Additionally, NLP and key term extraction technology can also help with other types of business challenges, across industries:
Aerospace industry:
- Product performance and reliability reporting in the aerospace industry presented with challenges in identifying which component was involved in a failure, by manufacturer serial number; when the failure occurred; and which airline, aircraft and flight phase was involved, by extracting key terms from unstructured text.
- Text data needed to be processed from the call center, field customer representative notes, shipping manifests and repair shop test results on items returned for a service repair, to connect the different data sources and tell the “story of the plane” with analytics.
Manufacturing compliance:
- Compliance in the manufacturing industry required identification of the product name, company name and address, hazard identification, first aid measures, handling and storage procedures and personal protective equipment, as required by safety data sheets (SDS), to assist with a workflow automation project.

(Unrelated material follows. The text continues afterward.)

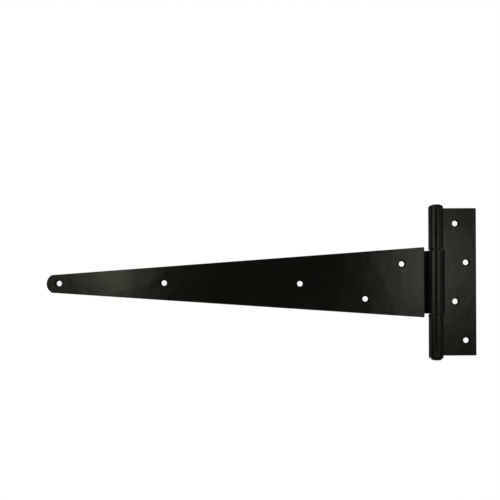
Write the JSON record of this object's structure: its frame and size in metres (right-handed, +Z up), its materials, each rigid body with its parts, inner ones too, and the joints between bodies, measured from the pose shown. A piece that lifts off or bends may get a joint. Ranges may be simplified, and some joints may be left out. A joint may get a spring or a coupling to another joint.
{
  "type": "tee hinge",
  "caption": "Tee hinge: a long tapered strap leaf swings on a pin held by the rolled edge of a tall rectangular plate leaf, both with screw holes.",
  "frame": {"origin": "middle of the plate leaf's screw pattern, on the plate's flat back face", "axes": "+Y out of the back faces, towards the wall or post; +Z up along the pin; the strap runs along -X when the hinge lies open"},
  "size_m": [0.4435, 0.0155, 0.1577],
  "materials": {
    "leaf_coat": "satin black powder coat on steel sheet",
    "pin_coat": "satin black powder coat on a steel pin"
  },
  "bodies": {
    "plate": {"plate_leaf": "leaf_coat", "hinge_pin": "pin_coat"},
    "strap": {"strap_leaf": "leaf_coat"}
  },
  "joints": [
    {"name": "strap_swing", "type": "hinge", "parent": "plate", "child": "strap", "pos_m": [-0.02765, -0.00775, 0], "axis": [0, 0, 1], "range_deg": [-100, 190]}
  ]
}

- The ability to perform key term extraction has helped reduce manual processing for improved compliance and safety within manufacturing facilities.
Fraud investigation:
- For a fraud investigation, the forensic accounting team needed to review four years of bank transactions received as PDFs, obtained from 14 different accounts from five different banks.
- Key word and key phrase extraction were required in order to identify account number, transaction date, amount, description and to process over 1.5 million individual bank transactions.

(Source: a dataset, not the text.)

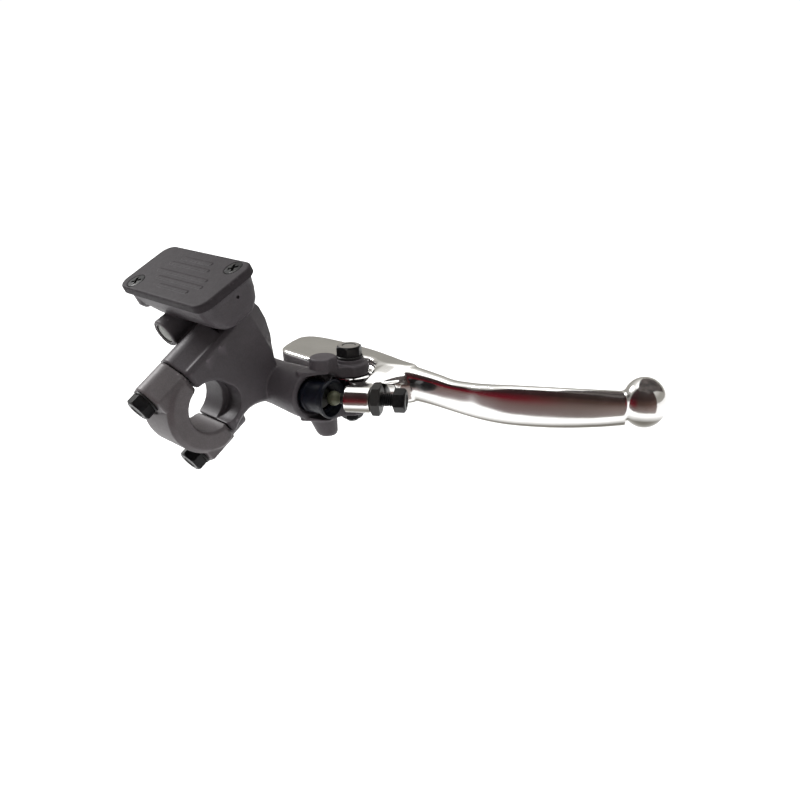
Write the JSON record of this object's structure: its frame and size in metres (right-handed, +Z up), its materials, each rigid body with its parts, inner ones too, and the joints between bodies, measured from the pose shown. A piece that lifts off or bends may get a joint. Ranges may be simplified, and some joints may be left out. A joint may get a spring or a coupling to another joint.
{
  "type": "motorcycle front brake master cylinder",
  "caption": "Handlebar brake master cylinder with tilted fluid reservoir, two-piece bar clamp, sight glass and a polished ball-end lever that pushes the piston.",
  "frame": {"origin": "centre of the handlebar bore, half way along the clamp", "axes": "+X outboard along the handlebar and the piston bore, +Y forward from the bar to the lever, +Z up along the lever pivot bolt"},
  "size_m": [0.204, 0.1439, 0.0884],
  "materials": {
    "cast_body": "satin grey paint on cast aluminium",
    "cast_lid": "satin grey paint on cast aluminium",
    "black_steel": "black oxide steel",
    "polished_alloy": "mirror polished",
    "rubber": "matt black rubber",
    "sight_glass": "clear, greenish",
    "zinc_steel": "zinc plated",
    "bare_alloy": "machined",
    "brass": "machined",
    "spring_steel": "bright wire",
    "dark_plastic": "matt"
  },
  "bodies": {
    "base": {"body_casting": "cast_body", "reservoir_cap": "cast_lid", "diaphragm": "rubber", "diaphragm_plate": "dark_plastic", "cap_screw_inboard": "black_steel", "cap_screw_outboard": "black_steel", "sight_lens": "sight_glass", "port_cover": "bare_alloy", "clamp_holder": "cast_body", "clamp_washer_upper": "black_steel", "clamp_washer_lower": "black_steel", "clamp_bolt_upper": "black_steel", "clamp_bolt_lower": "black_steel", "return_spring": "spring_steel", "stop_washer": "zinc_steel", "snap_ring": "spring_steel", "dust_boot": "rubber", "pivot_bolt": "black_steel", "pivot_washer": "zinc_steel", "pivot_nut": "black_steel"},
    "lever": {"lever": "polished_alloy", "pivot_bushing": "brass", "adjuster_nut": "black_steel", "adjuster_screw": "black_steel"},
    "piston": {"piston": "bare_alloy", "primary_cup": "rubber", "secondary_cup": "rubber"}
  },
  "joints": [
    {"name": "lever_pivot", "type": "hinge", "parent": "base", "child": "lever", "pos_m": [0.0345, 0.0562, 0], "axis": [0, 0, 1], "range_deg": [-28, 0], "stiffness_Nm_per_rad": 1.05, "springref_deg": 20.63},
    {"name": "piston_slide", "type": "slide", "parent": "base", "child": "piston", "axis": [1, 0, 0], "range_m": [-0.0084, 0], "deforming": ["return_spring", "dust_boot"]}
  ],
  "couplings": [
    {"joint": "piston_slide", "follows": "lever_pivot", "m_per_rad": 0.0167}
  ]
}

Understanding the methodology
James Taylor’s book Decision Management Systems - A Practical Guide to Using Business Rules and Predictive Analytics takes an iterative framework for labeling business decisions through decomposing operational decisions. This methodology is useful to keep teams grounded on the business metric to be improved and how to measure the improvement in relation to business value. By utilizing this approach, businesses can oftentimes discover several “hidden” micro-decisions. Typically, these micro-decisions are where the level of effort is relatively lower and the business value is higher as compared to other decision types, which makes these types of decisions prime candidates for Intelligent Automation – a machine learning approach. By identifying the strategic, tactical, operational and micro goals, needs and decisions of a business, leaders can be better prepared to streamline operations:
- Strategic decisions are high-value, low-volume decisions, made by senior or other management and made only once in that context.
- Tactical decisions are medium value and repeatable on some frequency such as weekly or monthly, made by managers or knowledge workers, and based on similar analysis each time. An example would be how much of a discount to apply to a customer order.

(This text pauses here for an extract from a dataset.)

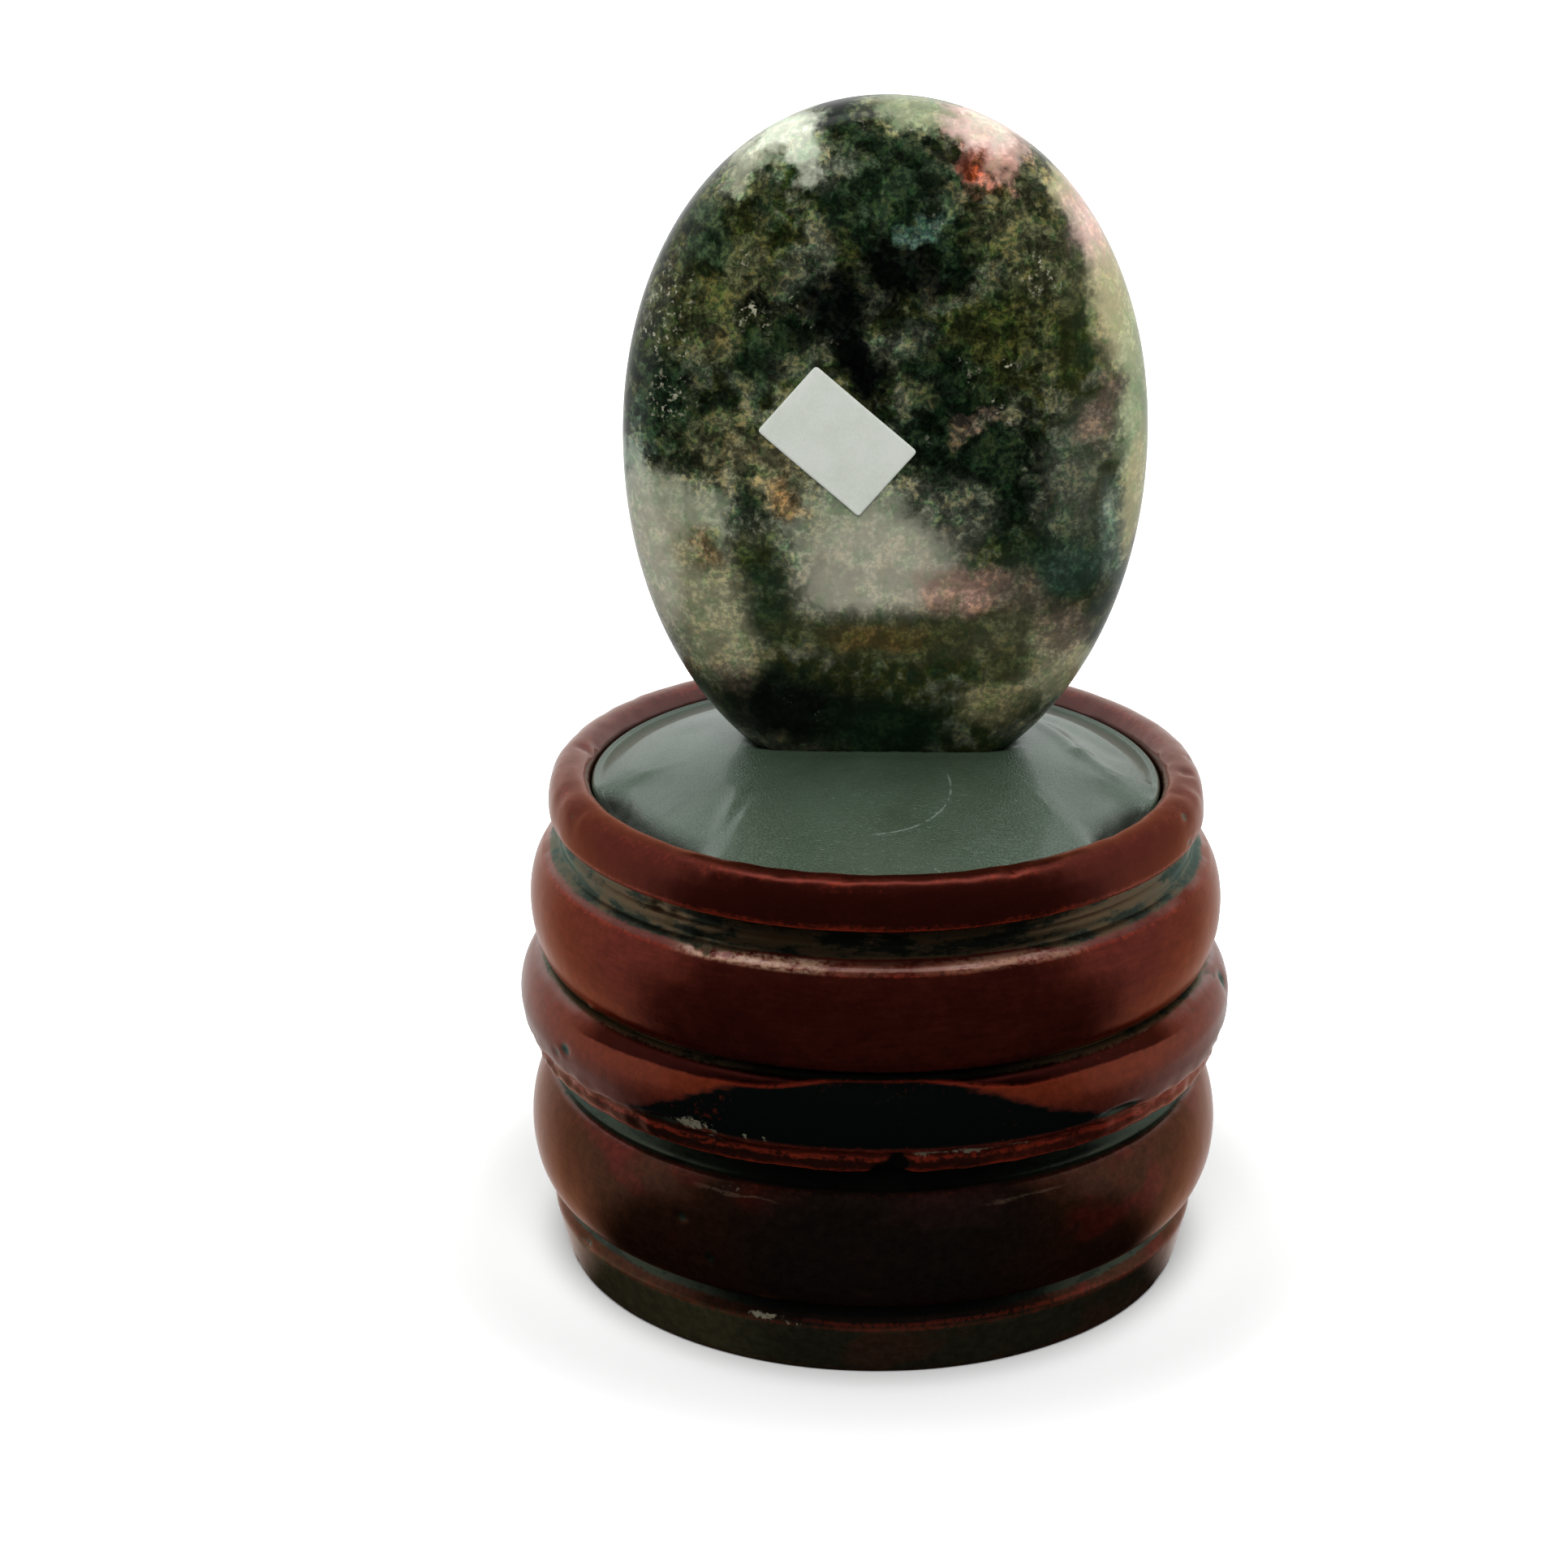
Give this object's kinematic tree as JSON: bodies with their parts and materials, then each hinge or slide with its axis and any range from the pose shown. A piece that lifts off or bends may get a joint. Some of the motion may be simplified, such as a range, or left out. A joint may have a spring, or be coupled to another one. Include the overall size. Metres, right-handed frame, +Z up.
{
  "type": "palm stone",
  "caption": "Polished oval palm stone standing upright in the padded top of a turned, lacquered wooden stand.",
  "frame": {"origin": "centre of the stand's foot, on the surface it stands on", "axes": "+Z up the stand and the stone; the stone's labelled face looks along -Y"},
  "size_m": [0.0682, 0.0682, 0.112],
  "materials": {
    "lacquered_wood": "red-brown gloss lacquer, dark in the grooves",
    "felt": "dark felt",
    "grey_board": "plain grey board",
    "foam": "soft upholstery foam",
    "leatherette": "smooth dark grey leatherette, semi-gloss",
    "putty": "matt display putty",
    "polished_stone": "polished, mottled green-black with white, olive and pink patches",
    "paper": "plain white paper sticker"
  },
  "bodies": {
    "stand": {"stand_body": "lacquered_wood", "base_felt": "felt", "pad_board": "grey_board", "pad_foam": "foam", "pad_cover": "leatherette", "seat_putty": "putty"},
    "stone": {"palm_stone": "polished_stone", "stone_label": "paper"}
  },
  "joints": [
    {"name": "stone_lift", "type": "slide", "parent": "stand", "child": "stone", "axis": [0, 0, 1], "range_m": [0, 0.03]}
  ]
}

- Operational decisions are of lower value and relate to a single business transaction and are still important for operational effectiveness given the volume and number of times they are repeated.
- Micro-decisions are a specific subset of operational decisions. Micro-decisions use everything known about the event to make a unique decision for the transaction. They apply a layer of personalization to the decision, are by far the most common decision type, and are highly repeatable. An example of a micro-decision is identifying complete bank transactions from an unstructured, variable length, streaming data source, based on unique bank signals that delineate the start of each transaction and each data element within the transaction.
Our technical goal was to provide a solution to reduce the need for manual processing, particularly for large volumes of unstructured text. To guide clients through their digital journey, we developed five functional modules, shown below, with each module focused on a single logical task.
These five modules are further outlined below:
- Processing semi-structured or unstructured text from internal and external sources. AWS Textract can be used to convert PDF documents to text using optical character recognition (OCR) and AWS Transcribe can be used to convert audio recording to text.
- AWS SageMaker Data Wrangler and a Jupiter notebook can be used to perform data cleaning and feature engineering such as detecting sentence boundaries and removing punctuation.
- AWS SageMaker Ground Truth can be used during the annotation process to create labels based on the key terms required. During an initial prototype, a data quality assessment can be conducted to create initial customer classification models within AWS Comprehend to validate the approach and guide the business during the feature engineering process.
- Once the approach is validated, Bidirectional Encoder Representations from Transformers (BERT) can be used to create word embeddings. Next, classification models can be used with Linear Learner and XGBoost in SageMaker, as well as Stochastic Gradient Descent and Support Vector Machines in scikit-learn.
- Another strong model that can be deployed is REST Application Programming Interface (API) using SageMaker Inference Pipeline which supports real-time predictions and batch transformations. The inference API is integrated into common web front-end languages such as JavaScript, C# and Angular, as well as RPA low code software like UiPath, Blue Prism or Pega. The inference API can also be integrated with Redshift, AWS RDS and Athena, using a Lambda function to perform a traditional “in database” inference.
Extracting future business insights
Baker Tilly’s solution for key word and phrase extraction for unstructured text data is a valuable approach for a business’s digital transformation given it involves workflow automation and analytics reporting. By engaging in this approach, business leaders could reduce their operational risk and increase their knowledge and capabilities when it comes to automated technology – thus streamlining operations.